A psicóloga destaca o distanciamento de pessoas queridas, familiares e grandes amigos. “Experimentamos a ausência em forma de saudades, uma mistura de boas lembranças e um afeto contido que até então não sabíamos suas dimensões. A rotina tende a nos distrair de nossos sentimentos e somente a falta os resgata. A reclusão também traz a marca da saudade de lugares junto à natureza que nos ensejaram experiências significativas nos cinco sentidos. Espaços geográficos que um certo dia nos proporcionaram ocasião de estar naturalmente conectados, como se uma extensão de nós mesmos.”

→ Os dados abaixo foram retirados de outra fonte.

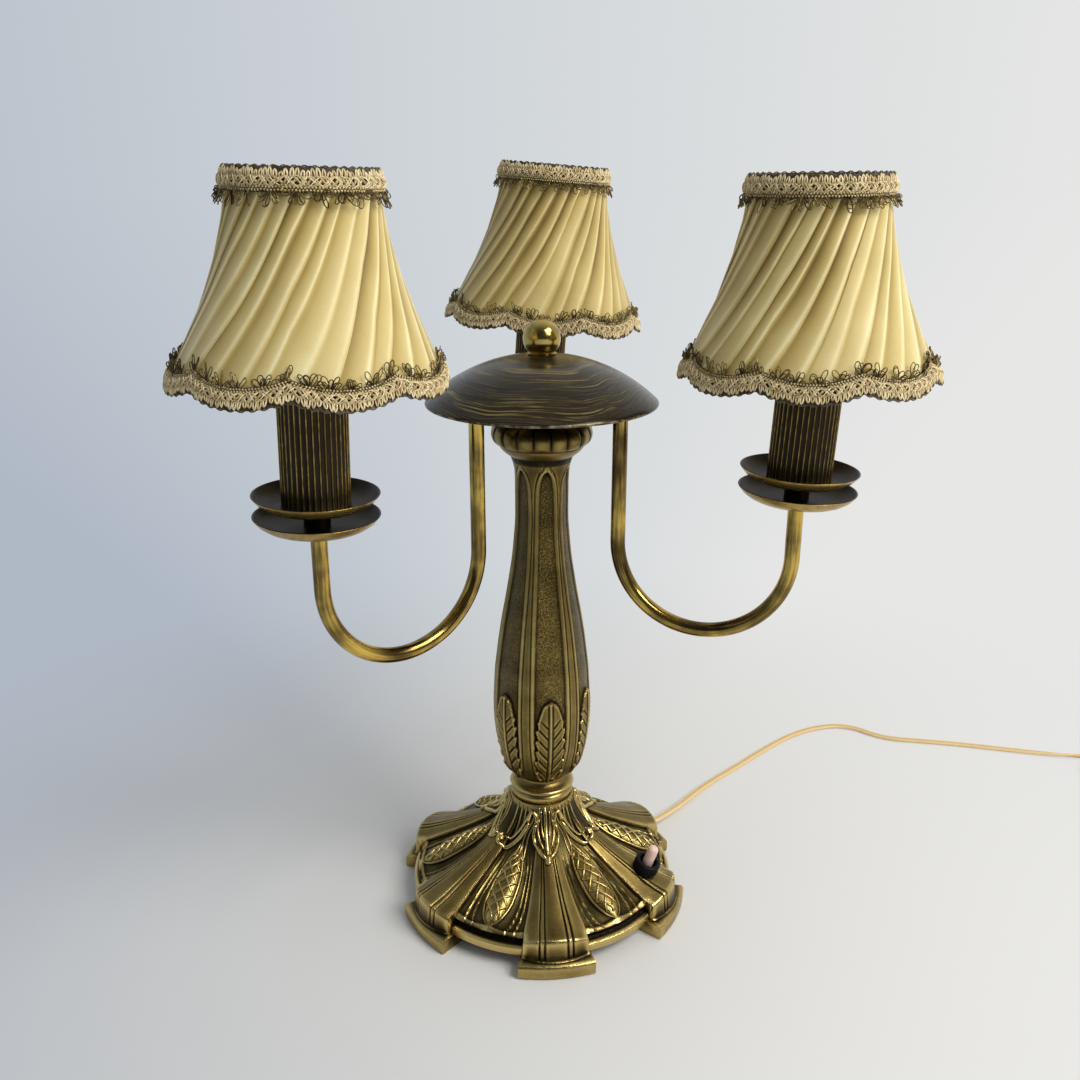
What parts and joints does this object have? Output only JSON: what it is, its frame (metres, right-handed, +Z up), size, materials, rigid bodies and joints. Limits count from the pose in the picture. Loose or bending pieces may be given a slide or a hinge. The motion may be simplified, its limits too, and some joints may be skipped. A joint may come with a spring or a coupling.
{
  "type": "candelabra table lamp",
  "caption": "Table lamp with a cast brass ray foot, a panelled column, bent tube arms under a shallow canopy, drip pans, candle bulbs and pleated clip-on shades.",
  "frame": {"origin": "the point on the floor under the column's axis", "axes": "+Z up along the column; -Y towards the front foot; +X to the right, towards the side where the cord lies"},
  "size_m": [0.6622, 0.3363, 0.4214],
  "materials": {
    "antique_brass": "cast and worn, dark in the recesses",
    "brown_lacquer": "gloss lacquer with gold streaks",
    "dark_bronze": "dark patina with worn golden edges",
    "brass_plain": "bright",
    "steel": "zinc plated",
    "black_plastic": "satin",
    "pale_plastic": "satin",
    "clear_flex": "translucent golden",
    "frosted_glass": "frosted",
    "wire": "white coated",
    "cream_silk": "pleated, slightly glossy",
    "gimp_braid": "woven braid with metallic loops"
  },
  "bodies": {
    "stand": {"base": "antique_brass", "base_washer": "steel", "base_nut": "steel", "tie_rod": "steel", "collar": "antique_brass", "column": "antique_brass", "capital": "antique_brass", "hub": "dark_bronze", "dome": "brown_lacquer", "finial": "antique_brass", "switch_case": "black_plastic", "switch_collar": "black_plastic", "cord_grommet": "black_plastic", "cord_lead": "clear_flex", "cord_coil": "clear_flex", "plug_body": "pale_plastic", "plug_pins": "brass_plain", "arm_left": "antique_brass", "lower_pan_left": "dark_bronze", "pan_spacer_left": "dark_bronze", "upper_pan_left": "dark_bronze", "stem_nut_left": "brass_plain", "candle_sleeve_left": "dark_bronze", "lampholder_left": "black_plastic", "arm_right": "antique_brass", "lower_pan_right": "dark_bronze", "pan_spacer_right": "dark_bronze", "upper_pan_right": "dark_bronze", "stem_nut_right": "brass_plain", "candle_sleeve_right": "dark_bronze", "lampholder_right": "black_plastic", "arm_back": "antique_brass", "lower_pan_back": "dark_bronze", "pan_spacer_back": "dark_bronze", "upper_pan_back": "dark_bronze", "stem_nut_back": "brass_plain", "candle_sleeve_back": "dark_bronze", "lampholder_back": "black_plastic"},
    "button": {"switch_button": "pale_plastic"},
    "bulb_left": {"bulb_cap_left": "brass_plain", "bulb_glass_left": "frosted_glass"},
    "shade_left": {"bulb_clip_left": "wire", "shade_frame_left": "wire", "shade_cover_left": "cream_silk", "top_braid_left": "gimp_braid", "bottom_braid_left": "gimp_braid"},
    "bulb_right": {"bulb_cap_right": "brass_plain", "bulb_glass_right": "frosted_glass"},
    "shade_right": {"bulb_clip_right": "wire", "shade_frame_right": "wire", "shade_cover_right": "cream_silk", "top_braid_right": "gimp_braid", "bottom_braid_right": "gimp_braid"},
    "bulb_back": {"bulb_cap_back": "brass_plain", "bulb_glass_back": "frosted_glass"},
    "shade_back": {"bulb_clip_back": "wire", "shade_frame_back": "wire", "shade_cover_back": "cream_silk", "top_braid_back": "gimp_braid", "bottom_braid_back": "gimp_braid"}
  },
  "joints": [
    {"name": "switch_press", "type": "slide", "parent": "stand", "child": "button", "axis": [-0.2748, 0.1587, -0.9483], "range_m": [0, 0.003], "stiffness_N_per_m": 250, "springref_m": -0.001},
    {"name": "bulb_turn_left", "type": "hinge", "parent": "stand", "child": "bulb_left", "pos_m": [-0.11255, -0.07563, 0.269], "axis": [0.026, -0.0026, 0.9997], "continuous": true},
    {"name": "shade_lift_left", "type": "slide", "parent": "bulb_left", "child": "shade_left", "axis": [0.026, -0.0026, 0.9997], "range_m": [0, 0.09]},
    {"name": "bulb_turn_right", "type": "hinge", "parent": "stand", "child": "bulb_right", "pos_m": [0.12388, -0.05515, 0.269], "axis": [0.0434, -0.0043, 0.999], "continuous": true},
    {"name": "shade_lift_right", "type": "slide", "parent": "bulb_right", "child": "shade_right", "axis": [0.0434, -0.0043, 0.999], "range_m": [0, 0.09]},
    {"name": "bulb_turn_back", "type": "hinge", "parent": "stand", "child": "bulb_back", "pos_m": [0.0097, 0.13525, 0.269], "axis": [0.0694, -0.0069, 0.9976], "continuous": true},
    {"name": "shade_lift_back", "type": "slide", "parent": "bulb_back", "child": "shade_back", "axis": [0.0694, -0.0069, 0.9976], "range_m": [0, 0.09]}
  ]
}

No turbilhão da saudade, da falta, Olinta Fraga cita a importância da religiosidade, que exerce um movimento importante em nossa vida, porque nos ensina a interiorização e nos tira do centro do mundo, do narcisismo. Jung (Carl Gustav Jung, psiquiatra e psicoterapeuta suíço) nos diz que o homem necessita de “um mito operante” que dê sentido à sua vida, ou seja, algo que o transcenda, que não se explica, que seja reconhecido como sendo ser maior que nosso pequeno ‘eu’”. Para ela, o momento atual e tudo que tem acarretado, externa e internamente, “são oportunidades únicas para retomarmos ao convívio social mais amorosos, mais sensíveis”.
Como escreveu o mestre Fernando Pessoa, no poema intitulado Saudade: “Eu amo tudo o que foi/Tudo o que já não é/A dor que já não me dói/A antiga e errônea fé/O ontem que a dor deixou/O que deixou alegria/Só porque foi e voou/E hoje é já outro dia”.